Provide again, from the entries below, every line from the one containing "Continue the three.js" through the one containing "hollows between them.", exactly as written, and no other line.

§ **DATA EXTRACT**:
===============
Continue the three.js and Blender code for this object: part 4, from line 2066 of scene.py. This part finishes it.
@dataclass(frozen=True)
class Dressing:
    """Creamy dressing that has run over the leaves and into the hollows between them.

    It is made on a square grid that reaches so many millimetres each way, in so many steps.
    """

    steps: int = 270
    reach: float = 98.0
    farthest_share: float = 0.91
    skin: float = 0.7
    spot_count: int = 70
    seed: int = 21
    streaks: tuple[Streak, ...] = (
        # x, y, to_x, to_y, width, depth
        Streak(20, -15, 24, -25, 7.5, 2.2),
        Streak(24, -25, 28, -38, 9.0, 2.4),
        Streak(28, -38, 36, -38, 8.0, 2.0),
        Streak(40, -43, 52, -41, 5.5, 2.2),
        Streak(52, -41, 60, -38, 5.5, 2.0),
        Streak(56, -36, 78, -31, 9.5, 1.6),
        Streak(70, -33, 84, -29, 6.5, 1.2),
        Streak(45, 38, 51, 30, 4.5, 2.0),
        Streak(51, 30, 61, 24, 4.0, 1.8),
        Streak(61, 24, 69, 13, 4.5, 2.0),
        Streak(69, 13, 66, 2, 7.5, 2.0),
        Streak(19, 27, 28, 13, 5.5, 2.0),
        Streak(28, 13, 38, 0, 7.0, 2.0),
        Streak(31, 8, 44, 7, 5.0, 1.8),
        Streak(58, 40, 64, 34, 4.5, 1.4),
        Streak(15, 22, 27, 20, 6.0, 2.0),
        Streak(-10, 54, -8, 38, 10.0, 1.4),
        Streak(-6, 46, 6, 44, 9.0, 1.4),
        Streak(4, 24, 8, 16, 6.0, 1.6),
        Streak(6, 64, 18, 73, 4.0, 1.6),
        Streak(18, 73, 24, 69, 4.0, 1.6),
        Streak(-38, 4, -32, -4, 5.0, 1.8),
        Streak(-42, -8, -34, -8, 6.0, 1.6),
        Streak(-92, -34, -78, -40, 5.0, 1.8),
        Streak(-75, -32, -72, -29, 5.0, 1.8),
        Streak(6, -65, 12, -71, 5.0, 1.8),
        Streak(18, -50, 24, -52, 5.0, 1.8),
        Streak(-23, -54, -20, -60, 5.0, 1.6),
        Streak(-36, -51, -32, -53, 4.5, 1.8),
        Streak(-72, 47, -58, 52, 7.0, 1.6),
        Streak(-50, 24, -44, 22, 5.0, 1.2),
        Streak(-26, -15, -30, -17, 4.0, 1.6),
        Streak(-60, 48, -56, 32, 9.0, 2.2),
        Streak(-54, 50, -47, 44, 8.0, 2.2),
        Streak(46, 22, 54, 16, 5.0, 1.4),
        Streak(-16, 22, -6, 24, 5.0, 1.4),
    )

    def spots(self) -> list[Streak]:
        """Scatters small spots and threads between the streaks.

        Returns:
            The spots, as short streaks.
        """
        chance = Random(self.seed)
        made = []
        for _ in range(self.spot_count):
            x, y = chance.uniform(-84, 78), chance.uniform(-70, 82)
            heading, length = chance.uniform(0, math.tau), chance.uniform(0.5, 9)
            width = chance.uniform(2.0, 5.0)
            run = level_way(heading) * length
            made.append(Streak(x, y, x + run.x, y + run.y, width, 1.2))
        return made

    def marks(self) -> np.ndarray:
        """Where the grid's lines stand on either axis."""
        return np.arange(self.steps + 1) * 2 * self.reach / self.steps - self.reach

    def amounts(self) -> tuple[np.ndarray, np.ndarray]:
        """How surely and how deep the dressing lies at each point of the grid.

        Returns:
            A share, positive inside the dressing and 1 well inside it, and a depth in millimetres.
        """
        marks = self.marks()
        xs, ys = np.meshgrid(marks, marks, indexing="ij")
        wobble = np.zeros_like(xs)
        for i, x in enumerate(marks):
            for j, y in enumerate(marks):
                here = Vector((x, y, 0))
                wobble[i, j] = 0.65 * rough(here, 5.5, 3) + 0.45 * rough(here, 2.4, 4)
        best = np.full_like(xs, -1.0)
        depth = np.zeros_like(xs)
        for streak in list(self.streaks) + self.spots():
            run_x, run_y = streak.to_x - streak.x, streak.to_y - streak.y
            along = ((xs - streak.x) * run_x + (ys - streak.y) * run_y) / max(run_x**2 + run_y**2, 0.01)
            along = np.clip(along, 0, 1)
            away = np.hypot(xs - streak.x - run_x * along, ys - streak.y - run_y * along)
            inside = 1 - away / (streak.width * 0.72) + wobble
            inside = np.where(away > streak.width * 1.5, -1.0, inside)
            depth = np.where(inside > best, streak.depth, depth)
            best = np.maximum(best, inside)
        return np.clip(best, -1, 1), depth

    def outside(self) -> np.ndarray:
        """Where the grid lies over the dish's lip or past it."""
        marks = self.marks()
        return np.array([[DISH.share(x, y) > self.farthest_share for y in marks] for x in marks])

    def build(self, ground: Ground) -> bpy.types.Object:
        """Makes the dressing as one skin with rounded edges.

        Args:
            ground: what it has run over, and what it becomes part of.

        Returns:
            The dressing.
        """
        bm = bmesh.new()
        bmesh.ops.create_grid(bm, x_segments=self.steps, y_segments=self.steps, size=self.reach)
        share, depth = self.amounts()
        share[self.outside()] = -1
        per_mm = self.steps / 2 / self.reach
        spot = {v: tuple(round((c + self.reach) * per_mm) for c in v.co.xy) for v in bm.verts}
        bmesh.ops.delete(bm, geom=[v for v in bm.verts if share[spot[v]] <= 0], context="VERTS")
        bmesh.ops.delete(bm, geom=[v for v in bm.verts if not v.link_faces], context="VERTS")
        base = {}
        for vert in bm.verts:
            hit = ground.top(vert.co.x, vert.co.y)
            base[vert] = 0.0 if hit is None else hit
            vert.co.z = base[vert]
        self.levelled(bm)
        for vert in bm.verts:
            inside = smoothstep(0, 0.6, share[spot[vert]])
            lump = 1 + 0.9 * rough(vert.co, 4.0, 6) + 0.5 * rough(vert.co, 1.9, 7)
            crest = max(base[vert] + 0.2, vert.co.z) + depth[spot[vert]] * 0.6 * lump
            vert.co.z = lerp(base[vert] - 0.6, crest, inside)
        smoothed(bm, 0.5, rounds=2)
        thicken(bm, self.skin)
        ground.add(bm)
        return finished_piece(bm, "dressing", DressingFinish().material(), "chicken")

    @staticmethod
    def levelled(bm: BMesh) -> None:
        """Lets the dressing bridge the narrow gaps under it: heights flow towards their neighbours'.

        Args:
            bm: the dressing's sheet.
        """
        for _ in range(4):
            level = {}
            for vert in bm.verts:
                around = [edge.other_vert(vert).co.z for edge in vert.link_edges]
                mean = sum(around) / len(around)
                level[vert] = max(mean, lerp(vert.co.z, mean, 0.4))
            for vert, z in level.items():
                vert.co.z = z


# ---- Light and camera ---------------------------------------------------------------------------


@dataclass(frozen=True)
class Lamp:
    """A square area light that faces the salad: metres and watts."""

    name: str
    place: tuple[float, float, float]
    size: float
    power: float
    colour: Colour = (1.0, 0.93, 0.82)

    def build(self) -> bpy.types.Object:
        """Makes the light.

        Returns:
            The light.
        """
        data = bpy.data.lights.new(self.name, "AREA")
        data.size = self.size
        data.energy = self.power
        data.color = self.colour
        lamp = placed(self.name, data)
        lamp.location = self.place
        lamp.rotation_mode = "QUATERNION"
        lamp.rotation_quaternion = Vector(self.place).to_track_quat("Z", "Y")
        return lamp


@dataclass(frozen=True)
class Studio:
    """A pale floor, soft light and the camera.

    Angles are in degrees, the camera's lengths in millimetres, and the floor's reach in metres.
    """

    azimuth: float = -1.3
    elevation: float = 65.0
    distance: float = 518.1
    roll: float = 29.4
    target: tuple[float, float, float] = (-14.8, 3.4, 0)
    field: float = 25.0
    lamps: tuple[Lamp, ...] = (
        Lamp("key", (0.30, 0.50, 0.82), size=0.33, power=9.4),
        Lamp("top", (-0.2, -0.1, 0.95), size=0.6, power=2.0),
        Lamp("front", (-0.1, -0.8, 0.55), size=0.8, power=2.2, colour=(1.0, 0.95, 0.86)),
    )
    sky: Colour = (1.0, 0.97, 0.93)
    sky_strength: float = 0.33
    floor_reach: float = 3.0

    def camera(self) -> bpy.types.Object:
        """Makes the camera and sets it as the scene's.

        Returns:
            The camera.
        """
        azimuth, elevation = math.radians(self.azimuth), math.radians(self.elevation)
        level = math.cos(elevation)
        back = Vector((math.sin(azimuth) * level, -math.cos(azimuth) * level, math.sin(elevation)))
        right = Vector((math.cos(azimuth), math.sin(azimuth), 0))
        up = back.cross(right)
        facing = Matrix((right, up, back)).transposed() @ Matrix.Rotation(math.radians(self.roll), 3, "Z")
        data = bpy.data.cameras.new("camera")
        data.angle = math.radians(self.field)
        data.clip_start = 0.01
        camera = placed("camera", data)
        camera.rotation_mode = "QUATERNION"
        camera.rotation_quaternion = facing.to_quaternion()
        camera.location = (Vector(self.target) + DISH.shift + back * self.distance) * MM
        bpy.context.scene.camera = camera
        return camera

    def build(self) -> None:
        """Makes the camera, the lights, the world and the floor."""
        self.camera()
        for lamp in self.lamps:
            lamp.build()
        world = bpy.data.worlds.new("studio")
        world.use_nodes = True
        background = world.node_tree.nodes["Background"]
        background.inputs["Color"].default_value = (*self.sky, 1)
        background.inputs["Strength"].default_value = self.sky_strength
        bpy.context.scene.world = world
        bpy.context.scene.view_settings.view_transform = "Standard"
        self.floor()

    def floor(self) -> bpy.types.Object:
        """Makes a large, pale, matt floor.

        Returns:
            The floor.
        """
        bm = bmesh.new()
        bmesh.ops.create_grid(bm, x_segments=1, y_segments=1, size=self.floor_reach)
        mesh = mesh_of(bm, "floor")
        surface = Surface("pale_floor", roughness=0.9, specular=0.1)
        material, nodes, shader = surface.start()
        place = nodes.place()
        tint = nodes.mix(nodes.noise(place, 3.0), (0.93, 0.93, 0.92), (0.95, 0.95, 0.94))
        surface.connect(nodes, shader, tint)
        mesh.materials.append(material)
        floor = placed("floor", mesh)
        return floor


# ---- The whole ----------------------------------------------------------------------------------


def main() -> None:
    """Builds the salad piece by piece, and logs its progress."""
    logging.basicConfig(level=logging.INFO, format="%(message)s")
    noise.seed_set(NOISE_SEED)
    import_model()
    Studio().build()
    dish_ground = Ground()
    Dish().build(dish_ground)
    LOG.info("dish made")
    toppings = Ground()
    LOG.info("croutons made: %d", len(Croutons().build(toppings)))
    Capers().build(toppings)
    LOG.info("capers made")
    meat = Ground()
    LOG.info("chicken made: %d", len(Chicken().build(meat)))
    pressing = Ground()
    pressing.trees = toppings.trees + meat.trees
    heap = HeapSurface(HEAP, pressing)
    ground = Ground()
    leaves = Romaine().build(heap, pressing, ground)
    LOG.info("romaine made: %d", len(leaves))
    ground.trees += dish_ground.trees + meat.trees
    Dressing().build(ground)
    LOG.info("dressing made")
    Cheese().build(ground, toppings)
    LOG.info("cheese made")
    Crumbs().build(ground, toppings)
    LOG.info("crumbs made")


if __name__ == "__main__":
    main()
===============
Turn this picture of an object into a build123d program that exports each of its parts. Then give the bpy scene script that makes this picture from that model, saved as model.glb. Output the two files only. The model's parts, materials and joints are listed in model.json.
===============
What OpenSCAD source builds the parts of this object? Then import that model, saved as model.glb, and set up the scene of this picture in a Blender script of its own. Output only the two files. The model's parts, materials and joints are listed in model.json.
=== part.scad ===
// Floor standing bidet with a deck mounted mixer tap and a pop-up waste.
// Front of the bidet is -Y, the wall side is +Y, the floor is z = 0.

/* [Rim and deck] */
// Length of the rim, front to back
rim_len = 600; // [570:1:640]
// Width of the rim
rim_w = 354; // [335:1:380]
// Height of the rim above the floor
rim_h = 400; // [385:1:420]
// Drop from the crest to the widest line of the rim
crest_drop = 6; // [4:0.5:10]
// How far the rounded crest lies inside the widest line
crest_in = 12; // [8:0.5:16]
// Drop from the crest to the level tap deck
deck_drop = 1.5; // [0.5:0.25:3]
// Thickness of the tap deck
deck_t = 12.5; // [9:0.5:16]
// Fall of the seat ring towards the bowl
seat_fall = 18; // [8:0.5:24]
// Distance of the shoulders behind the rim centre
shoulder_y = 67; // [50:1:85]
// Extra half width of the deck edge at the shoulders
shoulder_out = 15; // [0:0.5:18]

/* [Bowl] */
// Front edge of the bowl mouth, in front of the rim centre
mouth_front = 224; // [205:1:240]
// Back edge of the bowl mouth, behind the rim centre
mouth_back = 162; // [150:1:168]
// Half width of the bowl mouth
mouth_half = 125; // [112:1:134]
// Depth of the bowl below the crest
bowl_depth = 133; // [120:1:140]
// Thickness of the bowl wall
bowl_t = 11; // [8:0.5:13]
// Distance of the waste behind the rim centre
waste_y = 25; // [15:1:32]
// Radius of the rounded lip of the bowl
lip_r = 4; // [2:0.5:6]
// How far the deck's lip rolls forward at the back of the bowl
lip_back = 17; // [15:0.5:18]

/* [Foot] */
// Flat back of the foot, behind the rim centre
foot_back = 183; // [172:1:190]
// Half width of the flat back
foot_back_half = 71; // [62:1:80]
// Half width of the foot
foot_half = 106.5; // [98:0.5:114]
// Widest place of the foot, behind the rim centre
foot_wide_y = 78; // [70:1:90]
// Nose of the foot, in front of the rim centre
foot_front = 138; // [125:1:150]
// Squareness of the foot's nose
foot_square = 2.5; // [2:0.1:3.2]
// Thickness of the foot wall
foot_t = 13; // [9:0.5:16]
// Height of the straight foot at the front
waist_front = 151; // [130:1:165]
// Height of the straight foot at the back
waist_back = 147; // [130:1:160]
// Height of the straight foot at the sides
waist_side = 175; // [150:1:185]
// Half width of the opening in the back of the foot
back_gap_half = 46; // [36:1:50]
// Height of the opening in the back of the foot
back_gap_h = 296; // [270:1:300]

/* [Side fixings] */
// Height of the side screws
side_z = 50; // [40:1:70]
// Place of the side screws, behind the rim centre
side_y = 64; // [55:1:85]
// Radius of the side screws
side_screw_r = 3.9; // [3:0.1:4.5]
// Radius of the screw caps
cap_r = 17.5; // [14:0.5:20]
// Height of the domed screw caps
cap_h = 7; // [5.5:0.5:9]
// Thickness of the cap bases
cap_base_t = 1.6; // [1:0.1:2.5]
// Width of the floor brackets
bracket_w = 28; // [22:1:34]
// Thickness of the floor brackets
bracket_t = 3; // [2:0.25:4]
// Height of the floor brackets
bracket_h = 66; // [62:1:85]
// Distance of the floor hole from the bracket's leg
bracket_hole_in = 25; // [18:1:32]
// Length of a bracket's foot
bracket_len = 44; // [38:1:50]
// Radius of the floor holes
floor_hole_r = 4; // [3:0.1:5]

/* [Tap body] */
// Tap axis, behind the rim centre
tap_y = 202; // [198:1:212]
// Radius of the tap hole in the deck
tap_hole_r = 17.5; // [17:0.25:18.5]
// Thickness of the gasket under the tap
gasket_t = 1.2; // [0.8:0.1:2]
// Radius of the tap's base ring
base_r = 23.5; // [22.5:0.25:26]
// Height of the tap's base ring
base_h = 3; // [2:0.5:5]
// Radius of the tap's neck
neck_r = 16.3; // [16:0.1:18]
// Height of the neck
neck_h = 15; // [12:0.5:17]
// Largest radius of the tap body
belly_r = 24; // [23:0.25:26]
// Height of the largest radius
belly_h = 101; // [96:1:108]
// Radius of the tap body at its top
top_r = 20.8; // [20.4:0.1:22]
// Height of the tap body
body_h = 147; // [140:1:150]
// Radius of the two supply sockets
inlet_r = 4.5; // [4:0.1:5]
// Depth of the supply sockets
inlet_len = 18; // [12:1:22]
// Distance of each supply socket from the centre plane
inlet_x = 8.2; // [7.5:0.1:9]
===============
§ **EXERCISE ANSWER**:
Continue the three.js and Blender code for this object: part 4, from line 2066 of scene.py. This part finishes it.
@dataclass(frozen=True)
class Dressing:
    """Creamy dressing that has run over the leaves and into the hollows between them.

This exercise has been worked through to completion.